Murphy now contends that this Court violated her due process rights by denying her motion to augment the appellate record with either the requested transcript or an audio recording. Alternatively, Murphy argues that the district court erred in taking judicial notice of the " proceedings" in her prior post-conviction case generally without being more specific as to whet it considered. Neither of these claims have merit.
Idaho Rule of Evidence 201(c) requires that when a court takes judicial notice of another court file, it must " identify the specific documents or items that were so noticed." In this case, the district court's statement that it was taking judicial notice of proceedings from Murphy's prior post-conviction case was followed by a colon and a list of nine items of which the court was taking notice. " A colon introduces an element or a series of elements illustrating or amplifying what has preceded the colon." Chicago Manual of Style (Univ. of Chic. Press, 15th ed. 2003). Thus, it is clear that the enumerated list following the colon did in fact identify the specific items taken under judicial notice and the district court did not violate I.R.E. 201(c).
Murphy's due process claim also fails. This claim also turns on the district court's language that it was " taking judicial notice" of the proceedings in Murphy's prior case.
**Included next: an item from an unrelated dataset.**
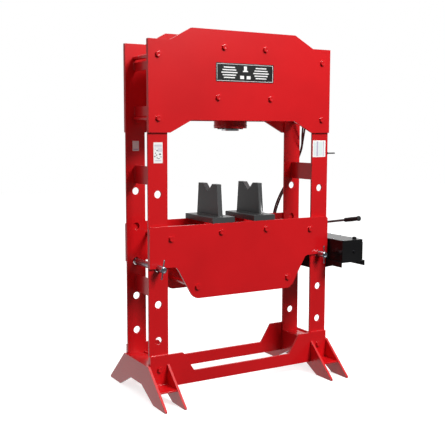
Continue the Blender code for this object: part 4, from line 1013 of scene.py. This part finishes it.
def add_labels():
    """Three generic labels, with bars, columns and squares in place of words and pictograms."""
    front = corners("upright_front_left")[0][1]
    rear = corners("upright_rear_left")[0][1]
    pale = [(0.0, 0.0400, 0.044, 0.0050), (0.0, 0.0315, 0.044, 0.0040)]
    pale += [(0.0010 + 0.0070 * k, 0.0150, 0.0035, 0.0210) for k in range(4)]
    pale += [(-0.0160, 0.0200, 0.0100, 0.0040), (0.0, -0.0420, 0.036, 0.0035)]
    dark = [(-0.0060, 0.0120, 0.0080, 0.0055), (-0.0150, -0.0020, 0.0060, 0.0050)]
    dark += [(0.0110, -0.0080, 0.0110, 0.0080), (-0.0090, -0.0120, 0.0070, 0.0060)]
    dark += [(-0.0190, -0.0200, 0.0070, 0.0060), (0.0160, -0.0220, 0.0110, 0.0030)]
    dark += [(-0.0060, -0.0270, 0.0050, 0.0050), (0.0040, -0.0310, 0.0120, 0.0030)]
    place = (RAM_X - 0.5365, front, 1.3525)
    prints = (("label_lilac", pale), ("label_ink", dark))
    add_label("label_front_left", place, 0.054, 0.111, "label_white", prints)
    place = (RAM_X - 0.5370, rear, 1.3840)
    prints = (("label_lilac", [(0, -0.019, 0.033, 0.007)]),)
    add_label("label_rear_left", place, 0.039, 0.056, "label_white", prints)
    stripes = [(-0.0130, 0.0, 0.0130, 0.088), (0.0320, 0.0, 0.0060, 0.088)]
    panel = [(-0.0320, 0.0, 0.0160, 0.080), (0.0110, 0.0, 0.0260, 0.080)]
    front = corners("upright_front_right")[0][1]
    place = (RAM_X + 0.5325, front, 1.3645)
    prints = (("label_lilac", stripes), ("label_mint", panel))
    add_label("label_front_right", place, 0.094, 0.099, "label_white", prints)


add_peg()
add_base_bolts()
add_badge()
add_labels()

# ---------------------------------------------------------------- studio


def add_studio():
    """A white room to the eye, lit by a bright band behind and above the press, with white paper under it."""
    world = bpy.data.worlds.new("studio")
    bpy.context.scene.world = world
    world.use_nodes = True
    tree = world.node_tree
    background = tree.nodes["Background"]
    seen = add(tree, "ShaderNodeLightPath", {}).outputs["Is Camera Ray"]
    heading = add(tree, "ShaderNodeTexCoord", {}).outputs["Generated"]
    parts = add(tree, "ShaderNodeSeparateXYZ", {"Vector": heading})
    behind = add(tree, "ShaderNodeMapRange", {
        "Value": parts.outputs["Y"], "From Min": -0.1, "From Max": 0.5, "To Min": 0.10, "To Max": 0.95,
    }, interpolation_type="SMOOTHSTEP").outputs["Result"]
    above = add(tree, "ShaderNodeMapRange", {
        "Value": parts.outputs["Z"], "From Min": 0.3, "From Max": 0.9, "To Min": 0.0, "To Max": 0.75,
    }, interpolation_type="SMOOTHSTEP").outputs["Result"]
    rightward = add(tree, "ShaderNodeMapRange", {
        "Value": parts.outputs["X"], "From Min": -0.3, "From Max": 0.2, "To Min": 0.3, "To Max": 1.0,
    }).outputs["Result"]
    downward = add(tree, "ShaderNodeMapRange", {
        "Value": parts.outputs["Z"], "From Min": -0.05, "From Max": -0.3, "To Min": 0.3, "To Max": 1.0,
    }).outputs["Result"]
    share = add(tree, "ShaderNodeMath", {0: rightward, 1: downward}, operation="MAXIMUM").outputs["Value"]
    behind = add(tree, "ShaderNodeMath", {0: behind, 1: share}, operation="MULTIPLY").outputs["Value"]
    room = add(tree, "ShaderNodeMath", {0: behind, 1: above}, operation="MAXIMUM").outputs["Value"]
    shade = add(tree, "ShaderNodeMix", {
        "Factor": seen, "A": room, "B": (1.0, 1.0, 1.0, 1.0),
    }, data_type="RGBA")
    tree.links.new(shade.outputs["Result"], background.inputs["Color"])
    bpy.context.scene.view_settings.view_transform = "Standard"

    mesh = bpy.data.meshes.new("floor")
    mesh.from_pydata([(-14, -14, 0), (14, -14, 0), (14, 14, 0), (-14, 14, 0)], [], [(0, 1, 2, 3)])
    paper, _, shader, _ = new_material("white_backdrop_paper")
    shader.inputs["Base Color"].default_value = (0.60, 0.60, 0.60, 1.0)
    shader.inputs["Roughness"].default_value = 0.9
    shader.inputs["Specular IOR Level"].default_value = 0.1
    shader.inputs["Emission Color"].default_value = (1.0, 1.0, 1.0, 1.0)
    shader.inputs["Emission Strength"].default_value = 0.74
    mesh.materials.append(paper)
    floor = bpy.data.objects.new("floor", mesh)
    bpy.context.scene.collection.objects.link(floor)
    floor.visible_glossy = False
    floor.visible_diffuse = False
    add_light("key", (2.0, -5.5, 5.2), (0, 0, 1.0), 2.4, 525)
    add_light("side", (-5.0, -1.0, 2.6), (0, 0, 0.9), 2.5, 12)
    add_light("top", (0, 0.4, 5.5), (0, 0, 0), 5.0, 110)


add_studio()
Murphy contends that this language directly contradicts our prior conclusion that there is no evidence that the district court considered the audio recording from the May 29, 2007 hearing. She contends that the district court's general language clearly indicates that it considered this audio recording, or at a minimum, this Court cannot assume that the district court did not consider it. The list of nine items the district court was taking notice of indicates that the court did not in fact consider the audio recordings from the May 29, 2007 status hearing. Therefore, Murphy's due process rights were not violated by the denial of her request to augment the record on appeal.
In sum, we do not recognize an independent right to effective assistance of counsel during post-conviction proceedings. We overrule Palmer v. Dermitt, 102 Idaho 591, 635 P.2d 955 (1981), and hold that ineffective assistance of post-conviction counsel is not a sufficient reason under I.C. § 19-4908 for allowing a successive petition. Therefore, we affirm the district court's denial of Murphy's motion for appointment of counsel and the summary dismissal of her successive petition. Costs on appeal are awarded to the state.
Justices, EISMANN, J. JONES, HORTON and SCHROEDER, J., pro tem, CONCUR.